It would seem that to each is given the heaven that is his heart’s desire.
A good country, truly, there beyond the grave.
I doubt not I shall leave our feast halls and raid your coasts of sun and flowers, and steal you away. My mother was so stolen.”
And in the pause I looked at her, and she looked at me, and dared to look.
And my blood ran fire.
By Odin, this was a woman!
What might have happened I know not, for Pilate, who had ceased from his talk with Ambivius and for some time had sat grinning, broke the pause.
“A rabbi, a Teutoberg rabbi!” he gibed. “A new preacher and a new doctrine come to Jerusalem.
Now will there be more dissensions, and riotings, and stonings of prophets.
The gods save us, it is a mad-house.
Lodbrog, I little thought it of you.
Yet here you are, spouting and fuming as wildly as any madman from the desert about what shall happen to you when you are dead.
One life at a time, Lodbrog. It saves trouble. It saves trouble.”
“Go on, Miriam, go on,” his wife cried.
She had sat entranced during the discussion, with hands tightly clasped, and the thought flickered up in my mind that she had already been corrupted by the religious folly of Jerusalem. At any rate, as I was to learn in the days that followed, she was unduly bent upon such matters.
She was a thin woman, as if wasted by fever.
Her skin was tight-stretched. Almost it seemed I could look through her hands did she hold them between me and the light.
She was a good woman, but highly nervous, and, at times, fancy-flighted about shades and signs and omens.
Nor was she above seeing visions and hearing voices.
As for me, I had no patience with such weaknesses.
Yet was she a good woman with no heart of evil. * * * * *
I was on a mission for Tiberius, and it was my ill luck to see little of Miriam.

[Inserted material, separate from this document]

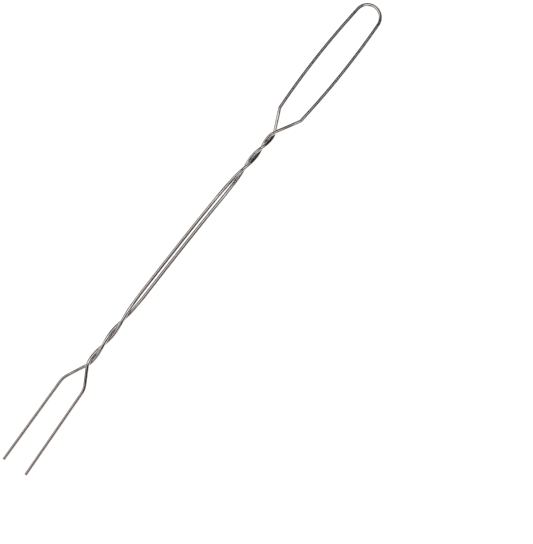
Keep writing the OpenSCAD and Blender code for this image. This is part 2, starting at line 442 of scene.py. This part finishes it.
# %% A stretch of wire as a mesh
def stretch_mesh(name, first, last):
    rows = last - first + 1
    shape = bmesh.new()
    grid = [[shape.verts.new(rings[first + i, j]) for j in range(wire_sides)]
            for i in range(rows)]
    for i in range(rows - 1):
        for j in range(wire_sides):
            n = (j + 1) % wire_sides
            face = shape.faces.new((grid[i][j], grid[i + 1][j], grid[i + 1][n], grid[i][n]))
            face.smooth = True
    shape.faces.new(grid[0])
    shape.faces.new(grid[-1][::-1])
    mesh = bpy.data.meshes.new(name)
    shape.to_mesh(mesh)
    shape.free()

    walls = ring_normal[first:last + 1].reshape(-1, 3)
    ends = {len(mesh.polygons) - 2: -along_way[first], len(mesh.polygons) - 1: along_way[last]}
    corners = [ends[face.index] if face.index in ends else walls[mesh.loops[c].vertex_index]
               for face in mesh.polygons for c in face.loop_indices]
    mesh.normals_split_custom_set(corners)

    place = mesh.attributes.new("wire_place", "FLOAT_VECTOR", "POINT")
    place.data.foreach_set("vector", straight[first:last + 1].astype(np.float32).ravel())
    work = mesh.attributes.new("worked", "FLOAT", "POINT")
    work.data.foreach_set("value", np.repeat(worked[first:last + 1], wire_sides).astype(np.float32))
    return mesh


# %% Draw the whole wire, one piece for each stretch of the solid model
pieces = {}
for node_name, (first, last) in runs.items():
    piece = bpy.data.objects.new("wire_" + node_name, stretch_mesh("wire_" + node_name, first, last))
    bpy.context.scene.collection.objects.link(piece)
    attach(piece, "root")
    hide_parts(node_name)
    pieces[node_name] = piece
    low, high_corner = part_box(node_name)
    own = rings[first:last + 1].reshape(-1, 3)
    off = max(np.abs(own.min(0) - low).max(), np.abs(own.max(0) - high_corner).max())
    print(f"{node_name:20s} {last - first + 1:4d} rings, {off / MM:.3f} mm from the solid model")

# %% [markdown]
# ## Shader maths
# A finish is easier to read as sums than as a list of nodes and links. Flow is what comes out
# of a node, and the usual signs on it add a Math node. Finish holds the material. Its node
# method adds any other node from its kind, its settings and what goes into it, and the rest
# of its methods are short ways to the nodes that are used most.

# %% Flow and Finish
class Flow:
    """What comes out of a node, for use in sums."""

    def __init__(self, finish, socket):
        self.finish = finish
        self.socket = socket

    def maths(self, operation, *terms):
        return self.finish.node("ShaderNodeMath", {"operation": operation}, dict(enumerate(terms)))

    def __add__(self, other):
        return self.maths("ADD", self, other)

    def __sub__(self, other):
        return self.maths("SUBTRACT", self, other)

    def __rsub__(self, other):
        return self.maths("SUBTRACT", other, self)

    def __mul__(self, other):
        return self.maths("MULTIPLY", self, other)

    def __abs__(self):
        return self.maths("ABSOLUTE", self)

    __radd__ = __add__
    __rmul__ = __mul__


def pick(sockets, key):
    """A socket by its number, or by the name that it has in the node's own list."""
    if isinstance(key, int):
        return sockets[key]
    return next(s for s in sockets if key in (s.identifier, s.name) and s.enabled)


class Finish:
    """A material and the nodes in it."""

    def __init__(self, name):
        self.material = bpy.data.materials.new(name)
        self.material.use_nodes = True
        self.tree = self.material.node_tree
        self.tree.nodes.clear()

    def node(self, kind, settings=None, inputs=None, output=0):
        made = self.tree.nodes.new(kind)
        for name, value in (settings or {}).items():
            if name == "stops":
                stops = made.color_ramp.elements
                while len(stops) < len(value):
                    stops.new(1)
                for stop, (at, shade) in zip(stops, value):
                    stop.position, stop.color = at, (shade, shade, shade, 1)
            else:
                setattr(made, name, value)
        for key, value in (inputs or {}).items():
            socket = pick(made.inputs, key)
            if isinstance(value, Flow):
                self.tree.links.new(value.socket, socket)
            else:
                socket.default_value = value
        return Flow(self, pick(made.outputs, output)) if len(made.outputs) else None

    def noise(self, vector, cells, detail, rough):
        """Noise whose grain is stretched: cells is how many lie in a millimetre, each way."""
        scaled = self.node("ShaderNodeVectorMath", {"operation": "MULTIPLY"}, {0: vector, 1: cells})
        return self.node("ShaderNodeTexNoise", None,
                         {"Vector": scaled, "Scale": 1, "Detail": detail, "Roughness": rough}, "Fac")

    def ramp(self, field, low, high):
        """0 below low and 1 above high."""
        return self.node("ShaderNodeValToRGB", {"stops": [(low, 0), (high, 1)]}, {"Fac": field})

    def blend(self, mask, clean, marked):
        """One colour passing into another where the mask is 1."""
        return self.node("ShaderNodeMix", {"data_type": "RGBA"},
                         {"Factor_Float": mask, "A_Color": clean, "B_Color": marked}, "Result_Color")

    def surface(self, shader):
        self.node("ShaderNodeOutputMaterial", None, {"Surface": shader})


# %% [markdown]
# ## Bright plated wire
# Drawn steel wire keeps faint lines along its length from the die, and a thin chrome plating
# follows them. Over that lie a little handling haze, some fine rubs that run askew, a few
# pits, and, where the wire was pulled round a pin or gripped for twisting, a soft pebbled
# skin with a slightly yellower plating. All of it hangs on the straightened wire, so the
# lines follow every bend and pass over the joints. An image could hold this too, but a wire
# this long and thin would need a very large one.

# %% The plated finish
# The weights in the sums below say how much each kind of mark roughens or lifts the plating
clean_plate, marked_plate = (0.66, 0.65, 0.644, 1), (0.58, 0.558, 0.535, 1)
bare_rough = 0.05
relief = 0.012 * MM
rub_turn = (0.2, 0.5, 0.9)
rub_narrowness = 9


def plated_wire():
    f = Finish("plated_wire")
    place = f.node("ShaderNodeAttribute", {"attribute_name": "wire_place"}, None, "Vector")
    in_mm = f.node("ShaderNodeVectorMath", {"operation": "SCALE"}, {0: place, "Scale": 1 / MM})
    work = f.node("ShaderNodeAttribute", {"attribute_name": "worked"}, None, "Fac")

    # Long grain for the die's lines, long soft clouds for haze, even grain for worked skin
    die_lines = f.noise(in_mm, (0.02, 4, 4), 4, 0.65)
    patches = f.ramp(f.noise(in_mm, (0.06, 0.35, 0.35), 4, 0.6), 0.42, 0.68)
    pebble = f.noise(in_mm, (2.2, 2.2, 2.2), 3, 0.55)

    # A rub is a thin line where turned noise passes its middle, and only shows in the haze
    askew = f.node("ShaderNodeVectorRotate", {"rotation_type": "EULER_XYZ"},
                   {"Vector": in_mm, "Rotation": rub_turn})
    rub_field = f.noise(askew, (0.25, 2.6, 1.1), 2, 0.5)
    rub_lines = 1 - abs(rub_field * 2 - 1) * rub_narrowness
    rubs = f.node("ShaderNodeClamp", None, {"Value": rub_lines}) * patches
    pits = f.ramp(f.noise(in_mm, (2.4, 2.4, 2.4), 1, 0.4), 0.72, 0.78)

    roughness = (bare_rough + 0.04 * die_lines + 0.09 * patches + 0.22 * work * pebble
                 + 0.12 * rubs + 0.3 * pits)
    skin = 0.6 * die_lines + 0.9 * work * pebble - 0.5 * rubs - 1.2 * pits
    normal = f.node("ShaderNodeBump", None,
                    {"Strength": 0.5, "Distance": relief, "Height": skin})
    colour = f.blend(0.55 * patches + 0.45 * work, clean_plate, marked_plate)
    f.surface(f.node("ShaderNodeBsdfPrincipled", None,
                     {"Base Color": colour, "Metallic": 1, "Roughness": roughness,
                      "Normal": normal}))
    return f.material


chrome = plated_wire()
for piece in pieces.values():
    piece.data.materials.append(chrome)
print("nodes in the finish:", len(chrome.node_tree.nodes))

# %% [markdown]
# ## The light table
# Wire goods are photographed on a lit white surface, so that there is no shadow to hide the
# thin wire in, and its bright edges melt into the ground. The floor is therefore a pale sheet
# that gives a light of its own, as bright far off as it is under the fork.

# %% Floor
pale = (0.6, 0.6, 0.6, 1)
floor_rough, floor_glow = 0.7, 0.94
floor_size = 14


def light_table():
    f = Finish("light_table")
    f.surface(f.node("ShaderNodeBsdfPrincipled", None,
                     {"Base Color": pale, "Roughness": floor_rough,
                      "Emission Color": (1, 1, 1, 1), "Emission Strength": floor_glow}))
    return f.material


shape = bmesh.new()
bmesh.ops.create_grid(shape, x_segments=4, y_segments=4, size=floor_size / 2)
floor_mesh = bpy.data.meshes.new("floor")
shape.to_mesh(floor_mesh)
shape.free()
floor = bpy.data.objects.new("floor", floor_mesh)
floor.data.materials.append(light_table())
bpy.context.scene.collection.objects.link(floor)
print("floor", floor_size, "m wide")

# %% [markdown]
# ## Soft boxes
# What makes bright wire readable is what it mirrors from above: a dim room gives the dark
# lines, and soft boxes give the light ones. Seen from above, a straight wire mirrors one
# narrow band of the room, straight across itself, so each part of the fork has a band of its
# own and a box can be hung level with the part that it is for. The boxes over the handle and
# its neck are narrow strips, which lay a lighter core along the wire. Those over the shaft
# and the tines hang to the left, so each strand is light on its left and dark right of its
# middle. A low one on the right adds a thin line along the right edge of the tines, and the
# last hangs beyond the tips, for the parts that slope or run across. These four are a little
# warmer than the two at the handle.

# %% Soft boxes and the room
def soft_box(name, at, towards, size, radiance, tint=(1, 1, 1)):
    """A soft box of (level width, other side), facing a point, as bright as radiance says."""
    light = bpy.data.lights.new(name, "AREA")
    light.color = tint
    light.shape = "RECTANGLE"
    light.size, light.size_y = size
    light.energy = radiance * math.pi * size[0] * size[1]
    box = bpy.data.objects.new(name, light)
    box.location = at
    way = Vector(towards) - Vector(at)
    box.rotation_euler = way.to_track_quat("-Z", "Y").to_euler()
    box.visible_camera = False
    bpy.context.scene.collection.objects.link(box)


warm = (1, 0.92, 0.89)
dim = (0.03, 0.026, 0.025, 1)
soft_box("box_over_handle", (0, 0.34, 1), (0, 0.34, 0), (0.2, 0.22), 1.7)
soft_box("box_over_neck", (0.12, 0.14, 1), (0.12, 0.14, 0), (0.5, 0.18), 1.9)
soft_box("box_over_shaft", (-0.43, -0.075, 1), (-0.43, -0.075, 0), (0.92, 0.29), 1.15, warm)
soft_box("box_left", (-0.8, -0.61, 1), (-0.8, -0.61, 0), (0.9, 0.78), 1.15, warm)
soft_box("box_right", (1, -0.62, 0.42), (0, -0.62, 0), (0.9, 0.7), 0.88, warm)
soft_box("box_behind_tines", (0, -1.9, 1.2), (0, -0.2, 0), (1.8, 1.7), 0.6, warm)

world = bpy.data.worlds.new("room")
world.use_nodes = True
bpy.context.scene.world = world
room = world.node_tree.nodes["Background"]
room.inputs["Color"].default_value = dim
print("soft boxes:", len(bpy.data.lights))

# %% [markdown]
# ## Camera
# The fork is seen from straight above with a long lens, lying aslant, tines down to the left.
# The lens is long enough that the two ends of the fork are seen almost equally steeply.

# %% Camera
view_height = 0.4708
lens, sensor = 85, 36
aim = Vector((0.0674, 0.0152, mid_z * MM))
picture_up = Vector((-0.6303, 0.7763, 0))
camera_data = bpy.data.cameras.new("camera")
camera_data.lens, camera_data.sensor_width = lens, sensor
distance = view_height * lens / sensor
camera = bpy.data.objects.new("camera", camera_data)
camera.location = aim + Vector((0, 0, distance))
camera.rotation_euler = (0, 0, math.atan2(-picture_up.x, picture_up.y))
bpy.context.scene.collection.objects.link(camera)
bpy.context.scene.camera = camera
bpy.context.scene.view_settings.view_transform = "Standard"
print("camera", round(distance, 3), "m above the fork")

On my return from the court of Antipas she had gone into Batan?a to Philip’s court, where was her sister.
Once again I was back in Jerusalem, and, though it was no necessity of my business to see Philip, who, though weak, was faithful to Roman will, I journeyed into Batan?a in the hope of meeting with Miriam.
Then there was my trip into Idum?a.
Also, I travelled into Syria in obedience to the command of Sulpicius Quirinius, who, as imperial legate, was curious of my first-hand report of affairs in Jerusalem.
Thus, travelling wide and much, I had opportunity to observe the strangeness of the Jews who were so madly interested in God.
It was their peculiarity.
Not content with leaving such matters to their priests, they were themselves for ever turning priests and preaching wherever they could find a listener.
And listeners they found a-plenty.
They gave up their occupations to wander about the country like beggars, disputing and bickering with the rabbis and Talmudists in the synagogues and temple porches.
It was in Galilee, a district of little repute, the inhabitants of which were looked upon as witless, that I crossed the track of the man Jesus.
It seems that he had been a carpenter, and after that a fisherman, and that his fellow-fishermen had ceased dragging their nets and followed him in his wandering life.
Some few looked upon him as a prophet, but the most contended that he was a madman.
My wretched horse-boy, himself claiming Talmudic knowledge second to none, sneered at Jesus, calling him the king of the beggars, calling his doctrine Ebionism, which, as he explained to me, was to the effect that only the poor should win to heaven, while the rich and powerful were to burn for ever in some lake of fire.
It was my observation that it was the custom of the country for every man to call every other man a madman.
In truth, in my judgment, they were all mad. There was a plague of them.
They cast out devils by magic charms, cured diseases by the laying on of hands, drank deadly poisons unharmed, and unharmed played with deadly snakes—or so they claimed.
They ran away to starve in the deserts.
They emerged howling new doctrine, gathering crowds about them, forming new sects that split on doctrine and formed more sects.
“By Odin,” I told Pilate, “a trifle of our northern frost and snow would cool their wits.
This climate is too soft.
In place of building roofs and hunting meat, they are ever building doctrine.”
“And altering the nature of God,” Pilate corroborated sourly. “A curse on doctrine.”
“So say I,” I agreed. “If ever I get away with unaddled wits from this mad land, I’ll cleave through whatever man dares mention to me what may happen after I am dead.”
Never were such trouble makers.
Everything under the sun was pious or impious to them.
They, who were so clever in hair-splitting argument, seemed incapable of grasping the Roman idea of the State.
Everything political was religious; everything religious was political.
Thus every procurator’s hands were full.